A Guideline for Working with SSL Certs You Get From Someone Else
I think I have a new rule for ssl and it is really, really simple:
If you have to do anything with SSL and the data involved came from someone else then they have to give me an exact, documented process, command lines and all or I'm out!
SSL is one of those things that is supposed to be, well, not easy but it shouldn't be mind numbing either.
I cannot count the number of times that people have said to me what amounts to: "Here's a cert; just make it work". It never works cleanly and you know what – No. Just as an example, I was recently given a "cert" and a "key" and asked to plug them into an AWS Elastic Load Balancer (ELB). When I dug more deeply into it, I found:
- The cert file actually contained 2 certs. Sigh.

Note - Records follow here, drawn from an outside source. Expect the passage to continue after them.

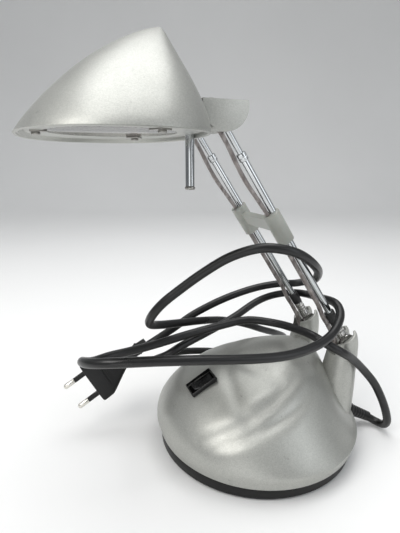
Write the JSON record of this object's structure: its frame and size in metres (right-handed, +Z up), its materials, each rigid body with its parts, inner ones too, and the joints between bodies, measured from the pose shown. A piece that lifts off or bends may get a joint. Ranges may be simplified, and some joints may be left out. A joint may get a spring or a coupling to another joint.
{
  "type": "desk lamp",
  "caption": "Halogen desk lamp with a domed base, a tilting telescopic twin-tube arm and a sail-shaped tilting shade.",
  "frame": {"origin": "centre of the base's underside, on the table", "axes": "+Z up; the arm leans towards -Y; the hinge axes run along X"},
  "size_m": [0.1729, 0.2492, 0.2784],
  "materials": {
    "silver_paint": "silver-grey metallic paint on moulded plastic, fine speckle, satin",
    "black_pan": "black moulded plastic, satin",
    "rubber_foot": "dark rubber foot sheet, matte",
    "steel_screw": "zinc-plated steel",
    "iron_core": "stacked lamination steel, lacquered",
    "copper_coil": "tape-wrapped copper winding, gloss lacquer",
    "white_plastic": "white moulded plastic",
    "switch_black": "black switch plastic, semi-gloss",
    "cord_pvc": "black PVC cord sheath, semi-gloss",
    "plug_pvc": "black moulded PVC, fine-textured",
    "plug_metal": "nickel-plated pins",
    "chrome": "bright chrome",
    "foot_metal": "nickel-plated turned fitting",
    "sleeve_black": "black sleeve",
    "clip_plastic": "grey-green moulded plastic, satin",
    "lead_pvc": "clear-sleeved copper lead, glossy",
    "glass_clear": "clear heat-resistant glass",
    "reflector_alu": "bright spun aluminium",
    "ceramic": "white ceramic",
    "bulb_glass": "clear quartz capsule",
    "claw_metal": "dark plated spring steel"
  },
  "bodies": {
    "base": {"foot_pad": "rubber_foot", "bottom_pan": "black_pan", "base_shell": "silver_paint", "pan_screws": "steel_screw", "transformer_core": "iron_core", "transformer_coil": "copper_coil", "transformer_bracket": "steel_screw", "terminal_block": "white_plastic", "switch_body": "switch_black", "cord_gland": "cord_pvc", "hinge_pin_l": "steel_screw", "hinge_pin_r": "steel_screw", "mains_cord": "cord_pvc", "plug_body": "plug_pvc", "plug_strain_relief": "plug_pvc", "plug_pin_a": "plug_metal", "plug_pin_b": "plug_metal", "plug_sleeve_a": "plug_pvc", "plug_sleeve_b": "plug_pvc"},
    "rocker": {"switch_rocker": "switch_black"},
    "lower_arm": {"strut_foot_l": "foot_metal", "strut_foot_r": "foot_metal", "strut_sleeve_l": "sleeve_black", "strut_sleeve_r": "sleeve_black", "lower_tube_l": "chrome", "lower_tube_r": "chrome", "tube_collar_l": "chrome", "tube_collar_r": "chrome", "tube_clip": "clip_plastic", "lower_lead_l": "lead_pvc", "lower_lead_r": "lead_pvc"},
    "upper_arm": {"upper_rod_l": "chrome", "upper_rod_r": "chrome", "upper_lead_l": "lead_pvc", "upper_lead_r": "lead_pvc", "head_housing": "silver_paint", "head_axle": "steel_screw"},
    "head": {"shade_shell": "silver_paint", "shade_bezel": "silver_paint", "head_knuckle": "silver_paint", "cover_glass": "glass_clear", "glass_claws": "claw_metal", "claw_screws": "claw_metal", "reflector": "reflector_alu", "lamp_holder": "ceramic", "halogen_bulb": "bulb_glass", "bulb_pins": "steel_screw", "handle_rod": "chrome", "handle_tip": "claw_metal"}
  },
  "joints": [
    {"name": "switch_rock", "type": "hinge", "parent": "base", "child": "rocker", "pos_m": [0.007, -0.04275, 0.05063], "axis": [1, 0, 0], "range_deg": [0, 18]},
    {"name": "arm_tilt", "type": "hinge", "parent": "base", "child": "lower_arm", "pos_m": [0, 0.064, 0.0755], "axis": [1, 0, 0], "range_deg": [-34, 18], "deforming": ["mains_cord"]},
    {"name": "arm_extend", "type": "slide", "parent": "lower_arm", "child": "upper_arm", "axis": [0, -0.5592, 0.829], "range_m": [-0.012, 0.075], "deforming": ["upper_lead_l", "upper_lead_r"]},
    {"name": "head_tilt", "type": "hinge", "parent": "upper_arm", "child": "head", "pos_m": [0, -0.03865, 0.23484], "axis": [1, 0, 0], "range_deg": [-50, 25]}
  ]
}
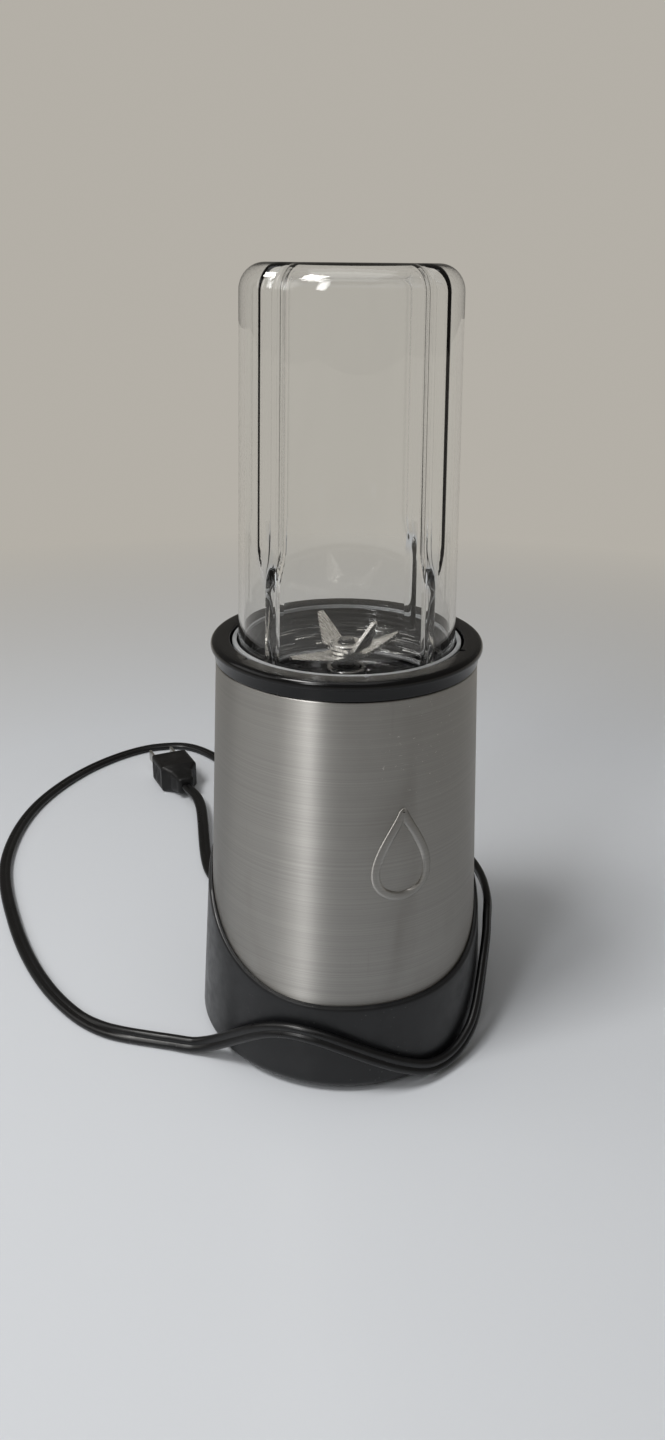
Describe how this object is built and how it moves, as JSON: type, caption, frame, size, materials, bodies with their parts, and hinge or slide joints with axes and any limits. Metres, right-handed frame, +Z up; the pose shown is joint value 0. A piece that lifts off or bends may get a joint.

- Neither cert worked with the ELB
- Dramatically different errors came up with each cert in the AWS Certificate Manager
Note: I'm not even saying that this was someone else's fault. The sys admin I got these from is both smart and great at his job. What I am saying is that without comprehensive knowledge of SSL, I shouldn't put time into SSL tasks without full documentation.
I think at this point that I'm done taking action on SSL without specific, written steps. I'm happy to follow someone else's directions but the 58 million results for "ssl configuration errors" or "ssl aws configuration errors" is, honestly, just too much to deal with.